The listing beneath should be written out in full, exactly as shown.
══════════════════════════════
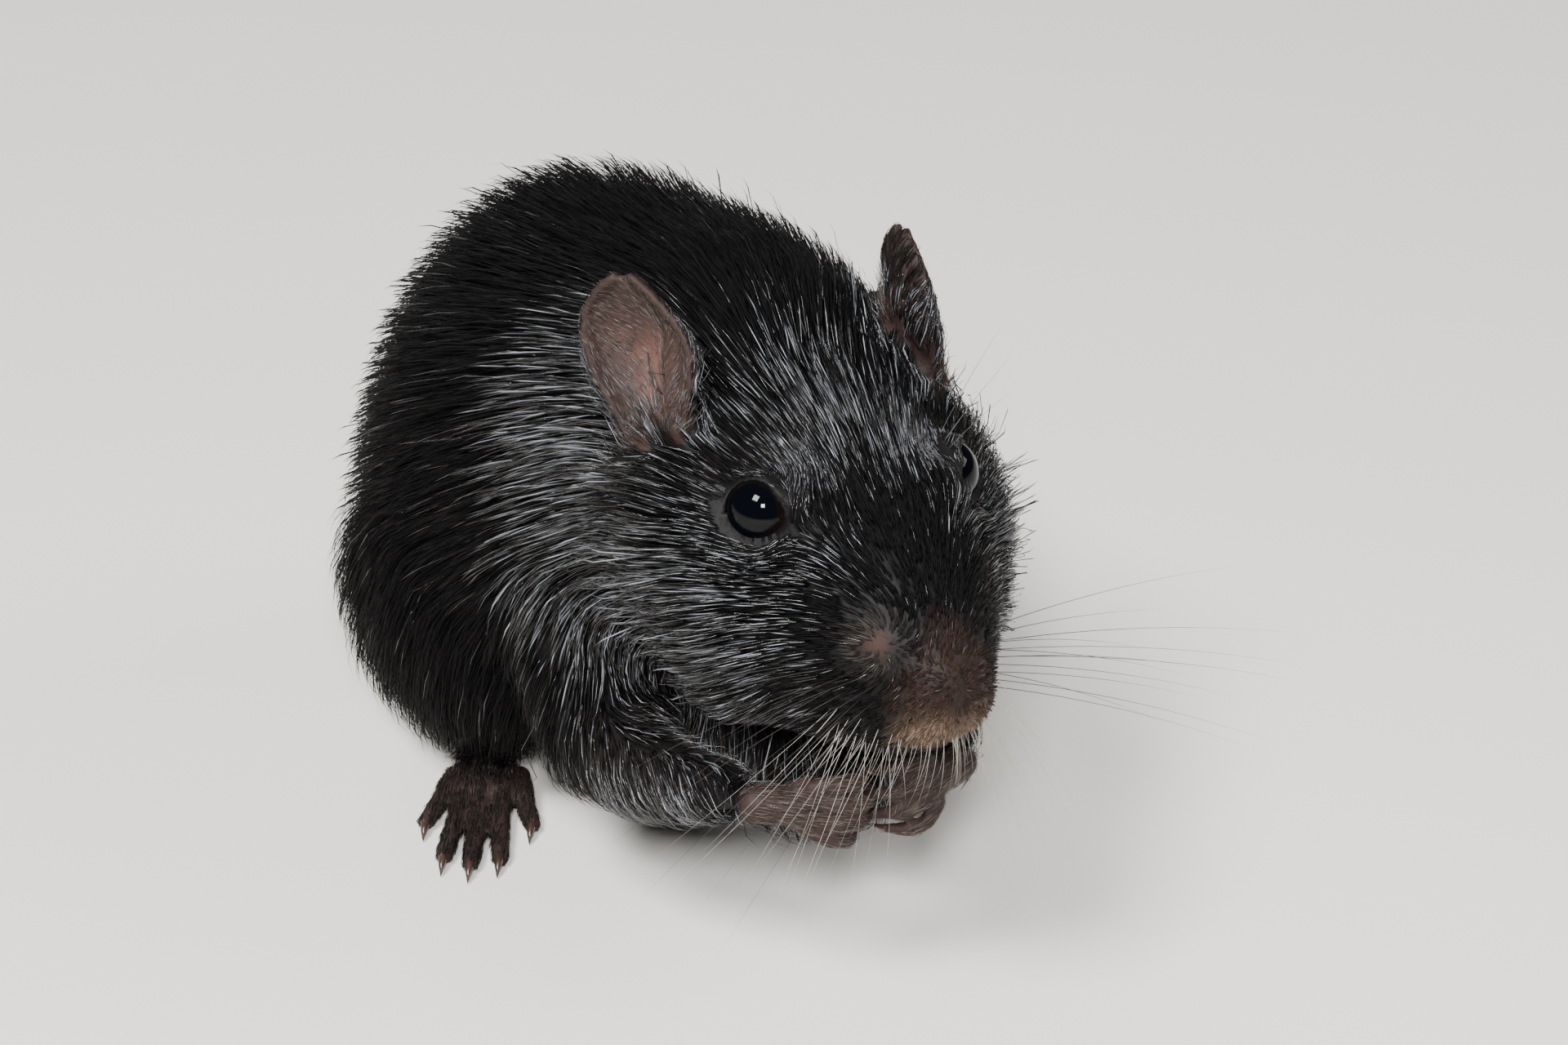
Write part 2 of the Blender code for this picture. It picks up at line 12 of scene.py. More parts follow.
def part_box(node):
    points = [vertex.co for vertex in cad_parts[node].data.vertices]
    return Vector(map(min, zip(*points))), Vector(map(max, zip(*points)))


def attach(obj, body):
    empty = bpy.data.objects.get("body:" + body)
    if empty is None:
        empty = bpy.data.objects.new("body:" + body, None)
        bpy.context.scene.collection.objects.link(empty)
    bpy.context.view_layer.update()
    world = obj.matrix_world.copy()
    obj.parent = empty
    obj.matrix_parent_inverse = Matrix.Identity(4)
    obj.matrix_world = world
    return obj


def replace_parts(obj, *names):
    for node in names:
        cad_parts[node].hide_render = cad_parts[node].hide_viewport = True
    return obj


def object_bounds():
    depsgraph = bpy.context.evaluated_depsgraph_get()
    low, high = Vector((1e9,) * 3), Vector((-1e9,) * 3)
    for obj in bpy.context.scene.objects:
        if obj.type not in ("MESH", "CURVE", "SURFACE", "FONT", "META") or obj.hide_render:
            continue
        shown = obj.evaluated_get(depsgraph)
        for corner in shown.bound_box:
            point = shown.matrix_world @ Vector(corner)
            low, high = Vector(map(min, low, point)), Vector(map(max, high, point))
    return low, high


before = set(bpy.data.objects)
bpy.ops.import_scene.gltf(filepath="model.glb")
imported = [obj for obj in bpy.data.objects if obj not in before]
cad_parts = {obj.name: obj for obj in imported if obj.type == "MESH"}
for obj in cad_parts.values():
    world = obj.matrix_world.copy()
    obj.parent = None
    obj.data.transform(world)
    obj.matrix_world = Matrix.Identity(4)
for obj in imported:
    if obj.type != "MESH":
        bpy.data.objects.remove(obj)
cad_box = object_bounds()

# ---------- the pose
# The gerbil sits on its hind feet and faces -Y, and its own left side is +X. Its head is turned
# 7.5 degrees to its right and tipped 3.6 degrees, with the left side lower. Places on the head are
# given from the point midway between the eyes, in millimetres: to its left, back and up.

MM = 0.001
head_turn = Matrix.Rotation(math.radians(-7.5), 3, "Z") @ Matrix.Rotation(math.radians(3.6), 3, "Y")
eye_centre = {side: sum(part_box("eye_" + side), Vector()) / 2 for side in ("right", "left")}
between_eyes = (eye_centre["right"] + eye_centre["left"]) / 2 - head_turn @ Vector((0, 0.5, -0.3)) * MM


def on_head(left, back, up):
    return between_eyes + head_turn @ Vector((left, back, up)) * MM


# Places on the body are given from a point on the floor under the middle of its shoulders.
under_shoulders = between_eyes - Vector((-2.2, -37.4, 40.3)) * MM


def on_body(left, back, up):
    return under_shoulders + Vector((left, back, up)) * MM


SIDES = (("right", -1), ("left", 1))


def arr(vector):
    return np.array(vector, dtype=np.float64)


# ---------- the ears
# Each ear is a thin upright cup of cartilage under bare-looking skin, rolled to a narrow foot, with
# a long fold down the middle of its hollow, a rolled front edge and a lobe that closes its foot.

EAR_FOOT = {"right": (-11.6, 9.4, 0.4), "left": (11.4, 10.0, 0.4)}
EAR_TIP = {"right": (-12.5, 14.0, 13.0), "left": (9.7, 13.6, 13.2)}
EAR_FACING = {"right": (-0.8, -0.5, 0.2), "left": (0.95, -0.12, 0.2)}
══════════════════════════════
# Answer to this problem
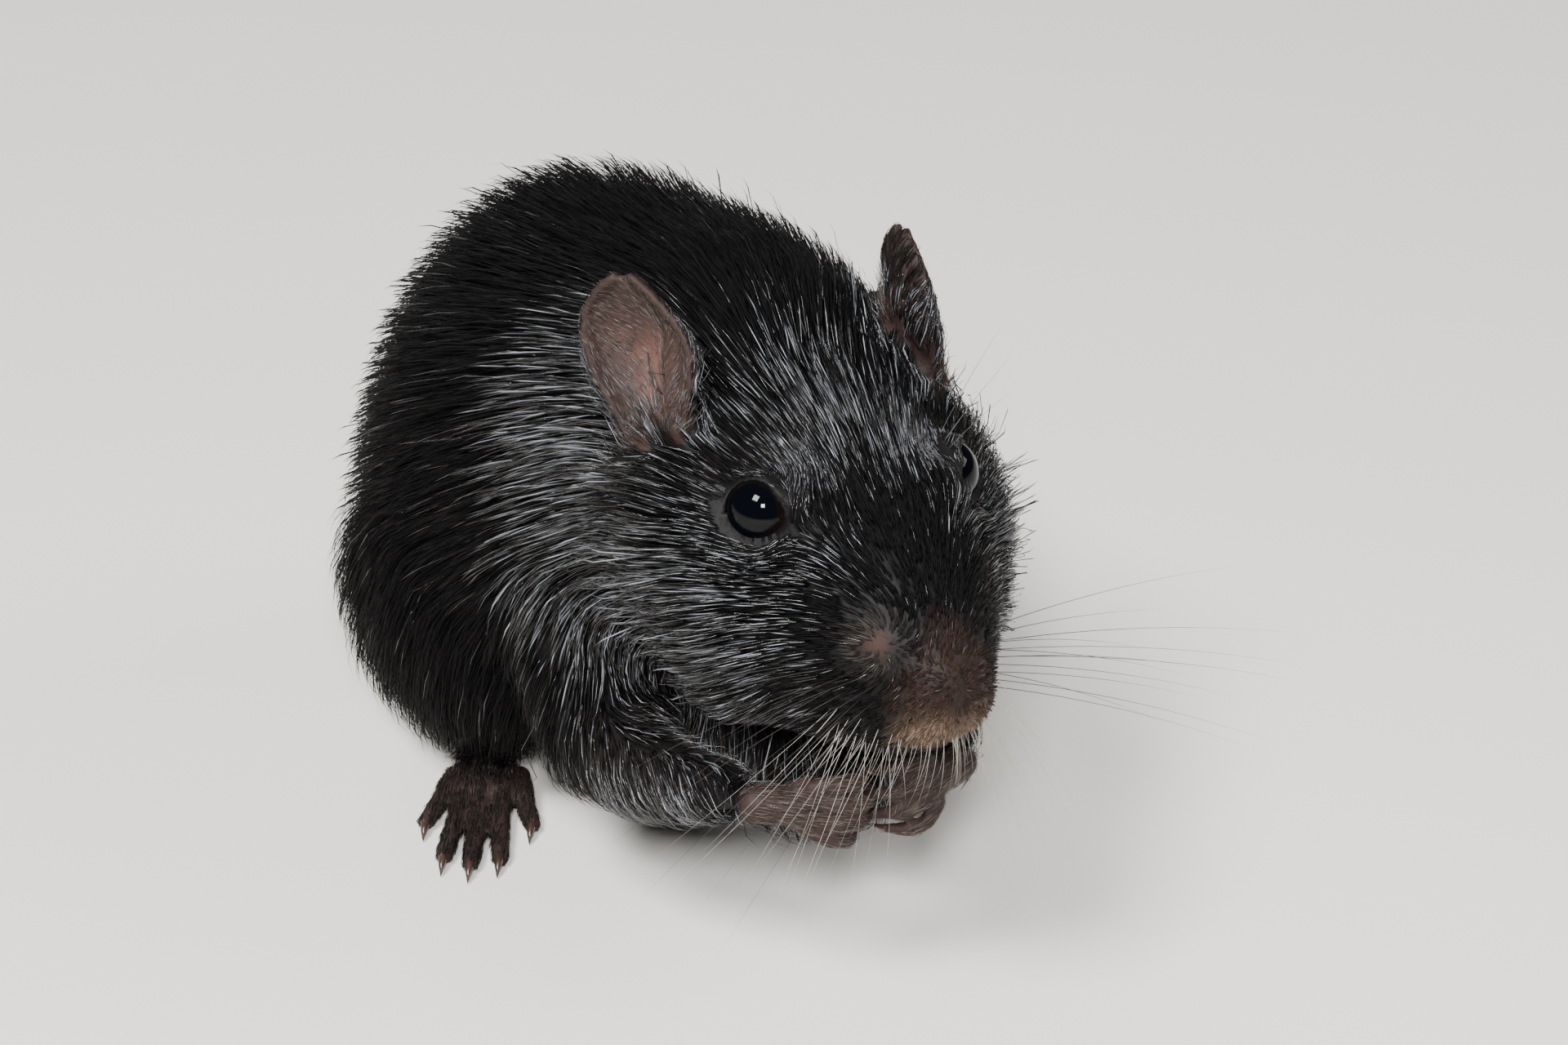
Write part 2 of the Blender code for this picture. It picks up at line 12 of scene.py. More parts follow.
def part_box(node):
    points = [vertex.co for vertex in cad_parts[node].data.vertices]
    return Vector(map(min, zip(*points))), Vector(map(max, zip(*points)))


def attach(obj, body):
    empty = bpy.data.objects.get("body:" + body)
    if empty is None:
        empty = bpy.data.objects.new("body:" + body, None)
        bpy.context.scene.collection.objects.link(empty)
    bpy.context.view_layer.update()
    world = obj.matrix_world.copy()
    obj.parent = empty
    obj.matrix_parent_inverse = Matrix.Identity(4)
    obj.matrix_world = world
    return obj


def replace_parts(obj, *names):
    for node in names:
        cad_parts[node].hide_render = cad_parts[node].hide_viewport = True
    return obj


def object_bounds():
    depsgraph = bpy.context.evaluated_depsgraph_get()
    low, high = Vector((1e9,) * 3), Vector((-1e9,) * 3)
    for obj in bpy.context.scene.objects:
        if obj.type not in ("MESH", "CURVE", "SURFACE", "FONT", "META") or obj.hide_render:
            continue
        shown = obj.evaluated_get(depsgraph)
        for corner in shown.bound_box:
            point = shown.matrix_world @ Vector(corner)
            low, high = Vector(map(min, low, point)), Vector(map(max, high, point))
    return low, high


before = set(bpy.data.objects)
bpy.ops.import_scene.gltf(filepath="model.glb")
imported = [obj for obj in bpy.data.objects if obj not in before]
cad_parts = {obj.name: obj for obj in imported if obj.type == "MESH"}
for obj in cad_parts.values():
    world = obj.matrix_world.copy()
    obj.parent = None
    obj.data.transform(world)
    obj.matrix_world = Matrix.Identity(4)
for obj in imported:
    if obj.type != "MESH":
        bpy.data.objects.remove(obj)
cad_box = object_bounds()

# ---------- the pose
# The gerbil sits on its hind feet and faces -Y, and its own left side is +X. Its head is turned
# 7.5 degrees to its right and tipped 3.6 degrees, with the left side lower. Places on the head are
# given from the point midway between the eyes, in millimetres: to its left, back and up.

MM = 0.001
head_turn = Matrix.Rotation(math.radians(-7.5), 3, "Z") @ Matrix.Rotation(math.radians(3.6), 3, "Y")
eye_centre = {side: sum(part_box("eye_" + side), Vector()) / 2 for side in ("right", "left")}
between_eyes = (eye_centre["right"] + eye_centre["left"]) / 2 - head_turn @ Vector((0, 0.5, -0.3)) * MM


def on_head(left, back, up):
    return between_eyes + head_turn @ Vector((left, back, up)) * MM


# Places on the body are given from a point on the floor under the middle of its shoulders.
under_shoulders = between_eyes - Vector((-2.2, -37.4, 40.3)) * MM


def on_body(left, back, up):
    return under_shoulders + Vector((left, back, up)) * MM


SIDES = (("right", -1), ("left", 1))


def arr(vector):
    return np.array(vector, dtype=np.float64)


# ---------- the ears
# Each ear is a thin upright cup of cartilage under bare-looking skin, rolled to a narrow foot, with
# a long fold down the middle of its hollow, a rolled front edge and a lobe that closes its foot.

EAR_FOOT = {"right": (-11.6, 9.4, 0.4), "left": (11.4, 10.0, 0.4)}
EAR_TIP = {"right": (-12.5, 14.0, 13.0), "left": (9.7, 13.6, 13.2)}
EAR_FACING = {"right": (-0.8, -0.5, 0.2), "left": (0.95, -0.12, 0.2)}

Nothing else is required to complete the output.